AWS DataSync Discovery helps you simplify migration planning and accelerate data migration to AWS by giving you visibility into your on-premises storage performance and utilization, and providing recommendations for migrating your data to AWS Storage services, such as Amazon FSx for NetApp ONTAPAmazon FSx for Windows File Server, and Amazon Elastic File System (EFS). DataSync Discovery enables you to better understand your on-premises storage performance and capacity usage through automated data collection and analysis, enabling you to quickly identify data to be migrated and use generated recommendations to select AWS Storage services that align to your performance and capacity needs.

Pay-As-You-Go Pricing

With AWS DataSync, you pay only for your usage of the service. No software licenses, contracts, or maintenance fees are required. This provides a lower total cost of ownership (TCO) compared to manually building, operating, and optimizing your own high-performance scripted transfers, as well as lower total cost than buying and running commercial transfer tools.

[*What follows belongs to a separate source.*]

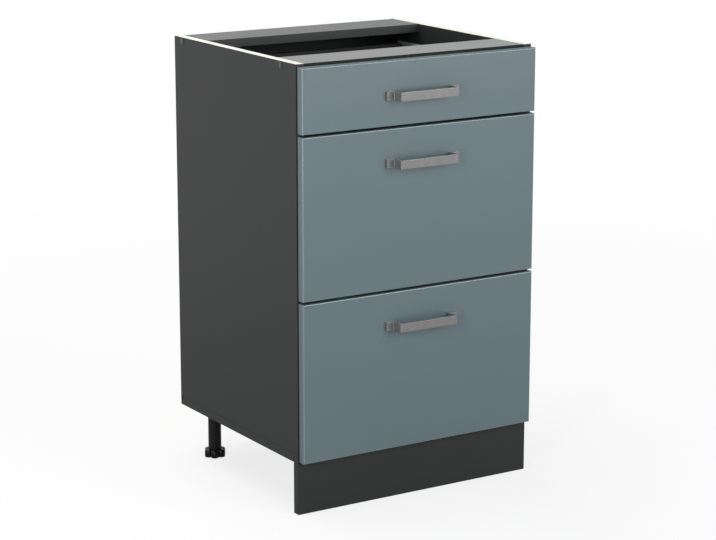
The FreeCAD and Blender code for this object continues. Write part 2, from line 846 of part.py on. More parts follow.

Using AWS DataSync Discovery, you can run discovery jobs for up to 31 days and receive recommendations free of charge. DataSync Discovery keeps collected data and associated recommendations for 60 days following job completion.

Integration with AWS Infrastructure and Management Services

DataSync works natively with AWS security, monitoring, and audit services to simplify data movement and to provide a consistent management experience for your IT, storage, and DevOps teams. In addition to integrations with Amazon S3, Amazon EFS, and Amazon FSx, DataSync supports AWS Virtual Private Cloud (VPC) endpoints (powered by AWS PrivateLink) to move files directly into your Amazon VPC. Like other AWS services, you can use AWS Identity and Access Management (IAM) to securely manage DataSync access. Similarly, you can configure an IAM role to control the services accessing your Amazon S3 bucket.